— Begin PROVIDED MATERIAL —

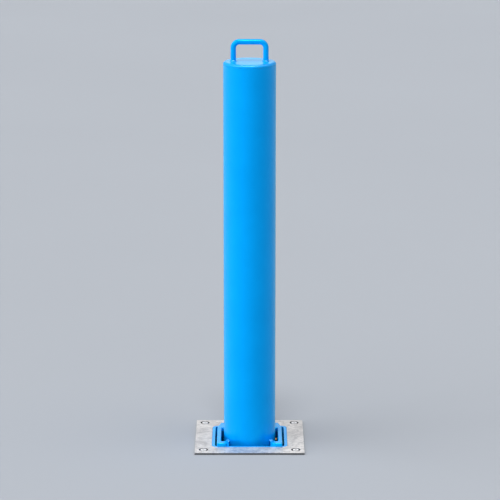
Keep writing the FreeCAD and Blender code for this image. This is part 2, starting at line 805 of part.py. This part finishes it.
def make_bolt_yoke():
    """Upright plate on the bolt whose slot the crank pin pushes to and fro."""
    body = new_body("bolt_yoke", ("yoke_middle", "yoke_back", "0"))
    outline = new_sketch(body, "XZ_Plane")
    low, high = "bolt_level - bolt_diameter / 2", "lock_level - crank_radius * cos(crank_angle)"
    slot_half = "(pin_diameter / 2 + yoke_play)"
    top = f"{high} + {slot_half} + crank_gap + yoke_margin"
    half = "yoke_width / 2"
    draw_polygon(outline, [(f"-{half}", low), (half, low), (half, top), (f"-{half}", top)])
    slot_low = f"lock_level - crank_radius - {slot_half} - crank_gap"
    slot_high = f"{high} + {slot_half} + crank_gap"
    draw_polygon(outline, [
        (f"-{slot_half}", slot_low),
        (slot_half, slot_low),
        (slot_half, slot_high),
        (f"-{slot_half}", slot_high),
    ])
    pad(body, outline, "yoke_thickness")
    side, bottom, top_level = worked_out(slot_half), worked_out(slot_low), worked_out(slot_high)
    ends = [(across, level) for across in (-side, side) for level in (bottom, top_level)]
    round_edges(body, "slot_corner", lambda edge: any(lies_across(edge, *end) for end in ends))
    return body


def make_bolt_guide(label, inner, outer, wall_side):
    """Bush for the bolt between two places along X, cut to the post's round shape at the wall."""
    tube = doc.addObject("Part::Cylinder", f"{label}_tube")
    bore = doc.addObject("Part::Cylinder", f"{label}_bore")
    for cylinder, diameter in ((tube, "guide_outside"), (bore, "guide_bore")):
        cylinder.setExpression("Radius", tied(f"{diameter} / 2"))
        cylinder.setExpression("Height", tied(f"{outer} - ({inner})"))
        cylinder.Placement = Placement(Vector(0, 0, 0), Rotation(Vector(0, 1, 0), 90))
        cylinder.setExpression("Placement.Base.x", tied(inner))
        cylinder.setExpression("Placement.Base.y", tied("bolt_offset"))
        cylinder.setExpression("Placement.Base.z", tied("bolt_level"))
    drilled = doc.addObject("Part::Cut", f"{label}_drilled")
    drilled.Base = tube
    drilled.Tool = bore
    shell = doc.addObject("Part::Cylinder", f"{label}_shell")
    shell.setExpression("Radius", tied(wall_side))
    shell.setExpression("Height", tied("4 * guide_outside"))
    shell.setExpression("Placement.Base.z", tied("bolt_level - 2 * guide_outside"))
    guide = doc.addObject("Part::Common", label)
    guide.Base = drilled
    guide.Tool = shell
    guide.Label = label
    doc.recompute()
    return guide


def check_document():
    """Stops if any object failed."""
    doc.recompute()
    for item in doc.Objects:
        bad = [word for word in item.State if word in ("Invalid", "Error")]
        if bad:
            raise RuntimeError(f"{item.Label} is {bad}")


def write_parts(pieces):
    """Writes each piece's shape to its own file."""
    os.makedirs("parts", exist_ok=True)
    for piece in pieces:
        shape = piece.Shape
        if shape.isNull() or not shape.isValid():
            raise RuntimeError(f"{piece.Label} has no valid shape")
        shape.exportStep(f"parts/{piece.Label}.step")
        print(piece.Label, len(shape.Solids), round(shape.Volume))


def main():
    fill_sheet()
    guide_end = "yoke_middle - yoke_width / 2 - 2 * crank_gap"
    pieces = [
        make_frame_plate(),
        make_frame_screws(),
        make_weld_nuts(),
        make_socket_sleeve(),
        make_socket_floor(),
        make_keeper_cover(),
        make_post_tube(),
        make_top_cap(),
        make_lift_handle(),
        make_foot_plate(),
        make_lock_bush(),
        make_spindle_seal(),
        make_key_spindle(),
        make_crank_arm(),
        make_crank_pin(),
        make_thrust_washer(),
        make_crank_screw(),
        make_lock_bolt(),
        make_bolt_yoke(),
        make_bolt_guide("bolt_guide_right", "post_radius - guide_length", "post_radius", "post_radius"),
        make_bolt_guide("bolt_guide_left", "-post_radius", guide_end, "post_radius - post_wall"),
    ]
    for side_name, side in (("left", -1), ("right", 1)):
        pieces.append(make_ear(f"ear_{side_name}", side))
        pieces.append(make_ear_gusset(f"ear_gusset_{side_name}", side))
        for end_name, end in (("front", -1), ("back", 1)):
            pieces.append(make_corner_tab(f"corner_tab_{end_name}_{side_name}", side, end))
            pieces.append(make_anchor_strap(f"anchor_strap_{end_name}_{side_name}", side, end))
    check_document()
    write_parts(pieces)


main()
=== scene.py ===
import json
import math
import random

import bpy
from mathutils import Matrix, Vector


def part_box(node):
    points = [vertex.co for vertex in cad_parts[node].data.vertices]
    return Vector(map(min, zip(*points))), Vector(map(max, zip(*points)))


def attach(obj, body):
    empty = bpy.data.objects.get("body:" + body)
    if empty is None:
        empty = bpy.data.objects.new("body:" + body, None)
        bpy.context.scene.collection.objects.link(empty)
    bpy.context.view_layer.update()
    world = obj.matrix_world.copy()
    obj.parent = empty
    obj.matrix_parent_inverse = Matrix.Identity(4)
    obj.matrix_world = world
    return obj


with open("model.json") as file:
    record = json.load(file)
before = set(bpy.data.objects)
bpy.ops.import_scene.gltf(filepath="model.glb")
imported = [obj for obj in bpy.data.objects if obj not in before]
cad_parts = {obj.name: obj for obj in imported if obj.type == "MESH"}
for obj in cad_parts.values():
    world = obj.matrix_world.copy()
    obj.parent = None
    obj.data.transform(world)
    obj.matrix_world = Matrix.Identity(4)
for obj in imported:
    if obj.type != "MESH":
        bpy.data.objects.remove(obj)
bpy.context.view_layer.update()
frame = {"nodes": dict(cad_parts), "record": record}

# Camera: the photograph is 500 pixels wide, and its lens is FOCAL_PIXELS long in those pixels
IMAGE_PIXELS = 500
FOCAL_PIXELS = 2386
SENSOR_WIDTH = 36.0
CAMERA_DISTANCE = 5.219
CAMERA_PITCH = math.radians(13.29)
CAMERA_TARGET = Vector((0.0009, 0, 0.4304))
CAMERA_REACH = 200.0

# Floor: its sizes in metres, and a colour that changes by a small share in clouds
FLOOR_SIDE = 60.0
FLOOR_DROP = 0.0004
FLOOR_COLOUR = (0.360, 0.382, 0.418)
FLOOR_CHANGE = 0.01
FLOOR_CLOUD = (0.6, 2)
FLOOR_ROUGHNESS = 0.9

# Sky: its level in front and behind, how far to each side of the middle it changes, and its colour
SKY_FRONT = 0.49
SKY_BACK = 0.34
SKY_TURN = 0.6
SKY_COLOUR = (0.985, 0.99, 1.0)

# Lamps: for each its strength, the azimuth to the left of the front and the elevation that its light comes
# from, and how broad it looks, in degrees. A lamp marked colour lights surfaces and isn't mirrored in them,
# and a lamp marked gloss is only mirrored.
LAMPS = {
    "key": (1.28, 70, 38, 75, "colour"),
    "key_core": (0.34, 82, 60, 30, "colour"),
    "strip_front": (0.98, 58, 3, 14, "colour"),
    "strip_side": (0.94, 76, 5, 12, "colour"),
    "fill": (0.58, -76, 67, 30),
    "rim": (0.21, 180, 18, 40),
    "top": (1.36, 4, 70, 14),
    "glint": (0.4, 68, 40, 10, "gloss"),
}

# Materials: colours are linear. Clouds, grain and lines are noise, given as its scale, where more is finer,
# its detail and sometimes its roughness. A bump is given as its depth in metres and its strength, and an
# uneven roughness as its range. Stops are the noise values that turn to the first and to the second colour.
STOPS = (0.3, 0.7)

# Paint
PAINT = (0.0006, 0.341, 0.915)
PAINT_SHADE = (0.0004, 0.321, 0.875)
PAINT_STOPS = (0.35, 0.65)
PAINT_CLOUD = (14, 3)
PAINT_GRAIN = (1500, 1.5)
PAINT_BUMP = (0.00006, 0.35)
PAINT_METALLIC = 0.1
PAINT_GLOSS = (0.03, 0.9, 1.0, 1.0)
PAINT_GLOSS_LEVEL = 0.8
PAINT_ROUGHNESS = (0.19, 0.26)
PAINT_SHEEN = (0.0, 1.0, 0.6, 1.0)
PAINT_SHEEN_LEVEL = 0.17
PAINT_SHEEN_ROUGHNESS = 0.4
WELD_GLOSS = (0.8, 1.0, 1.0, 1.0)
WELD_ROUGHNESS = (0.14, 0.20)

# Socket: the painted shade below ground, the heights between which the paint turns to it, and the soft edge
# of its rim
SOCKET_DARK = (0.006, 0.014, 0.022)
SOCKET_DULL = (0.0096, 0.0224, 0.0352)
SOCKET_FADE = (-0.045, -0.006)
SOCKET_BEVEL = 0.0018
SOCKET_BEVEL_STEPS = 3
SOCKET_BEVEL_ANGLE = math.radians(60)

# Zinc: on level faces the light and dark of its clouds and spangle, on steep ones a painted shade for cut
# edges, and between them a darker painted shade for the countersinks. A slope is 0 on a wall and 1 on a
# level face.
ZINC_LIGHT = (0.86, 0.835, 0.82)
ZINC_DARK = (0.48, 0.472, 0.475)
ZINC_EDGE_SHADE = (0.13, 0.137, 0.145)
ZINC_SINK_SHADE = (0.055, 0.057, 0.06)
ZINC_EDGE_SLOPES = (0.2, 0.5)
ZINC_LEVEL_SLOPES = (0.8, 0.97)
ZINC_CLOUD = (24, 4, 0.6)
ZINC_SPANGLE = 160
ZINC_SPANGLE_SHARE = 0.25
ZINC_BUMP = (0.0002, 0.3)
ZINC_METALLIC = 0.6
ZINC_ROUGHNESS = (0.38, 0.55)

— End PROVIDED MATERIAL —

TASK GOAL: Repeat word for word the stretch of lines from the one with "obj.data.transform(world)" down to the one with "SKY_COLOUR = (0.985, 0.99, 1.0)", both included.

CORRECT RESPONSE:
    obj.data.transform(world)
    obj.matrix_world = Matrix.Identity(4)
for obj in imported:
    if obj.type != "MESH":
        bpy.data.objects.remove(obj)
bpy.context.view_layer.update()
frame = {"nodes": dict(cad_parts), "record": record}

# Camera: the photograph is 500 pixels wide, and its lens is FOCAL_PIXELS long in those pixels
IMAGE_PIXELS = 500
FOCAL_PIXELS = 2386
SENSOR_WIDTH = 36.0
CAMERA_DISTANCE = 5.219
CAMERA_PITCH = math.radians(13.29)
CAMERA_TARGET = Vector((0.0009, 0, 0.4304))
CAMERA_REACH = 200.0

# Floor: its sizes in metres, and a colour that changes by a small share in clouds
FLOOR_SIDE = 60.0
FLOOR_DROP = 0.0004
FLOOR_COLOUR = (0.360, 0.382, 0.418)
FLOOR_CHANGE = 0.01
FLOOR_CLOUD = (0.6, 2)
FLOOR_ROUGHNESS = 0.9

# Sky: its level in front and behind, how far to each side of the middle it changes, and its colour
SKY_FRONT = 0.49
SKY_BACK = 0.34
SKY_TURN = 0.6
SKY_COLOUR = (0.985, 0.99, 1.0)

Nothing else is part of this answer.